Vielleicht war es Stella?
Schwere Schritte gingen auf ihr Büro zu.
Keine Chance. Das war Oliver.
Hoffentlich.
Oder Leon.
Hauptsache nicht der Kerl vom Telefon.
Wer auch immer es war, er kannte sich hervorragend aus.
„Was für eine Schlamperei.“ Das war eindeutig Oliver. Wieso ging er in ihr Büro?
„Noch nie was von Energiesparen gehört.“
Was machte er da? Irene hörte Tasten klappern. Wusste er ihr Passwort?
Gerade hatte sie beschlossen, zu ihm zu gehen und ihn zur Rede zu stellen, als der Anrufbeantworter anlief.
„Sie haben drei neue Nachrichten. Nachricht eins, heute 17.41 Uhr. ,Guten Tag, Frau Rugenstein, Böker hier, Alfred Böker, ich bestätige den Termin für Dienstag um zehn. Danke und schönen Feierabend.‘ Nachricht zwei, heute 20.56. ,Ich will endgültig mein Geld zurück. Wenn die Miezen nicht innerhalb von 24 Stunden bei mir eintreffen, werde ich an Ihrem Anwalt ein Exempel statuieren lassen. Sollte Sie das nicht ausreichend beeindrucken, nehme ich mir als Nächstes ihre blonde Partnerin vor. Alles klar? Nachricht gelöscht.‘
Irene war zusammengezuckt, als sie die Stimme wiedererkannte.
„Nachricht drei, heute …“
Irene konnte nicht mehr verstehen, was der dritte Anrufer wollte, denn Oliver schimpfte laut vor sich hin. „Dieses Sackgesicht … wird … mich kennenlernen. Ich lass mich … doch von so einer … Arschgeige nicht bedrohen.“ Die Sätze waren unterbrochen. Scheinbar lief Oliver in ihrem Büro auf und ab. Dann hörte sie wieder Tippgeräusche auf der Tastatur. Kurz darauf sprang der Drucker an.
Sollte sie es wagen, sich hinauszuschleichen?
Bevor sie sich entscheiden konnte, trat Oliver auf den Flur. Er schaltete das Licht aus und verließ das Büro auf direktem Weg.
Irene stützte sich mit beiden Händen auf der Arbeitsplatte ab. Das war viel zu aufregend für sie. Als unten die Haustür zuklappte, zuckte sie noch einmal zusammen. Schnell rannte sie zu ihrem Bürofenster und sah hinaus. Oliver lief mit großen Schritten die Fußgängerzone hinunter.
Sie weckte den Computer und rief die Dokumente auf, die Oliver sich eben ausgedruckt hatte.
‚Seltsam, das sind die Dateien von Hanske und Körner.

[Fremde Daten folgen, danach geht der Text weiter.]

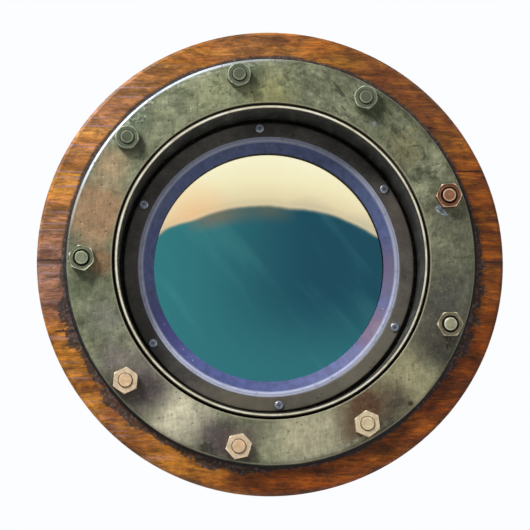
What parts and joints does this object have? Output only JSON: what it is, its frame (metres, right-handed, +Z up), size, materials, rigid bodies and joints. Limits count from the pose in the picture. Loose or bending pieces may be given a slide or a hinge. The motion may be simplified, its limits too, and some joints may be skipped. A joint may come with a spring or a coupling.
{
  "type": "opening porthole",
  "caption": "Round opening porthole: bolted bronze frame on a wooden pad, with a hinged glazed light held shut by swing bolts and wing nuts.",
  "frame": {"origin": "on the porthole's axis, in the plane of the wooden pad's back face", "axes": "+Y along the axis towards the inside of the boat, +Z up, +X towards the hinge"},
  "size_m": [0.344, 0.0892, 0.344],
  "materials": {
    "varnished_wood": "varnished, worn",
    "weathered_bronze": "weathered green-grey patina",
    "cast_bronze": "cast, dull",
    "dark_bronze": "darkened",
    "plain_bronze": "machined, tarnished",
    "steel_screw": "satin",
    "bedding_compound": "matt black",
    "black_rubber": "matt black",
    "blue_rubber": "blue-grey, matt",
    "glass": "clear, faintly sea-green"
  },
  "bodies": {
    "frame": {"pad_upper": "varnished_wood", "pad_lower": "varnished_wood", "trim_ring": "weathered_bronze", "trim_bedding_seal": "bedding_compound", "main_frame": "cast_bronze", "frame_gasket": "black_rubber", "seat_seal": "black_rubber", "frame_bolt_1": "plain_bronze", "frame_bolt_2": "plain_bronze", "frame_bolt_3": "plain_bronze", "frame_bolt_4": "plain_bronze", "frame_bolt_5": "plain_bronze", "frame_bolt_6": "plain_bronze", "frame_bolt_7": "plain_bronze", "frame_bolt_8": "plain_bronze", "frame_bolt_9": "plain_bronze", "frame_nut_1": "plain_bronze", "frame_nut_2": "plain_bronze", "frame_nut_3": "plain_bronze", "frame_nut_4": "plain_bronze", "frame_nut_5": "plain_bronze", "frame_nut_6": "plain_bronze", "frame_nut_7": "plain_bronze", "frame_nut_8": "plain_bronze", "frame_nut_9": "plain_bronze", "hinge_pin": "plain_bronze", "hinge_split_pin": "plain_bronze", "dog_pin_upper": "plain_bronze", "dog_split_pin_upper": "plain_bronze", "dog_pin_lower": "plain_bronze", "dog_split_pin_lower": "plain_bronze"},
    "light": {"light_frame": "cast_bronze", "retaining_ring": "dark_bronze", "glazing_seal": "blue_rubber", "glass_pane": "glass", "glass_back_gasket": "black_rubber", "retaining_screw_1": "steel_screw", "retaining_screw_2": "steel_screw", "retaining_screw_3": "steel_screw", "retaining_screw_4": "steel_screw", "retaining_screw_5": "steel_screw", "retaining_screw_6": "steel_screw"},
    "upper_swing_bolt": {"swing_bolt_upper": "plain_bronze"},
    "upper_washer": {"dog_washer_upper": "plain_bronze"},
    "upper_wing_nut": {"wing_nut_upper": "plain_bronze"},
    "lower_swing_bolt": {"swing_bolt_lower": "plain_bronze"},
    "lower_washer": {"dog_washer_lower": "plain_bronze"},
    "lower_wing_nut": {"wing_nut_lower": "plain_bronze"}
  },
  "joints": [
    {"name": "light_hinge", "type": "hinge", "parent": "frame", "child": "light", "pos_m": [0.13407, 0.0175, 0], "axis": [0, 0, -1], "range_deg": [0, 110]},
    {"name": "upper_dog_swing", "type": "hinge", "parent": "frame", "child": "upper_swing_bolt", "pos_m": [-0.06654, 0.017, 0.11524], "axis": [-0.866, 0, -0.5], "range_deg": [-10, 55]},
    {"name": "upper_nut_travel", "type": "slide", "parent": "upper_swing_bolt", "child": "upper_washer", "axis": [0.4096, -0.5736, -0.7094], "range_m": [0, 0.006]},
    {"name": "upper_nut_turn", "type": "hinge", "parent": "upper_washer", "child": "upper_wing_nut", "pos_m": [-0.06654, 0.017, 0.11524], "axis": [0.4096, -0.5736, -0.7094], "range_deg": [0, 1440]},
    {"name": "lower_dog_swing", "type": "hinge", "parent": "frame", "child": "lower_swing_bolt", "pos_m": [-0.06654, 0.017, -0.11524], "axis": [0.866, 0, -0.5], "range_deg": [-10, 55]},
    {"name": "lower_nut_travel", "type": "slide", "parent": "lower_swing_bolt", "child": "lower_washer", "axis": [0.4096, -0.5736, 0.7094], "range_m": [0, 0.006]},
    {"name": "lower_nut_turn", "type": "hinge", "parent": "lower_washer", "child": "lower_wing_nut", "pos_m": [-0.06654, 0.017, -0.11524], "axis": [0.4096, -0.5736, 0.7094], "range_deg": [0, 1440]}
  ],
  "couplings": [
    {"joint": "upper_nut_travel", "follows": "upper_nut_turn", "m_per_rad": 0.00023873},
    {"joint": "lower_nut_travel", "follows": "lower_nut_turn", "m_per_rad": 0.00023873}
  ]
}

Was hatten die beiden mit diesem Anruf zu tun?‘
Vorsichtshalber druckte sie sie ebenfalls aus und studierte sie sorgfältig.
Dann schüttelte sie den Kopf. Das musste ein Irrtum sein. Wahrscheinlich waren das die Unterlagen, deretwegen Oliver ursprünglich gekommen war. Sicher hatte er den Anrufer sofort erkannt und brauchte keine Daten.
Sie rief sich seine Worte ins Gedächtnis zurück. Arschgeige und Sackgesicht. Sie lächelte über sich. Na klar, er hatte prompt gewusst, worum es ging und wer angerufen hatte. Nur sie tappte im Dunkeln.
Sie ging wieder zum Fenster.
Vielleicht hätte sie Oliver folgen sollen, statt hier herumzuschnüffeln.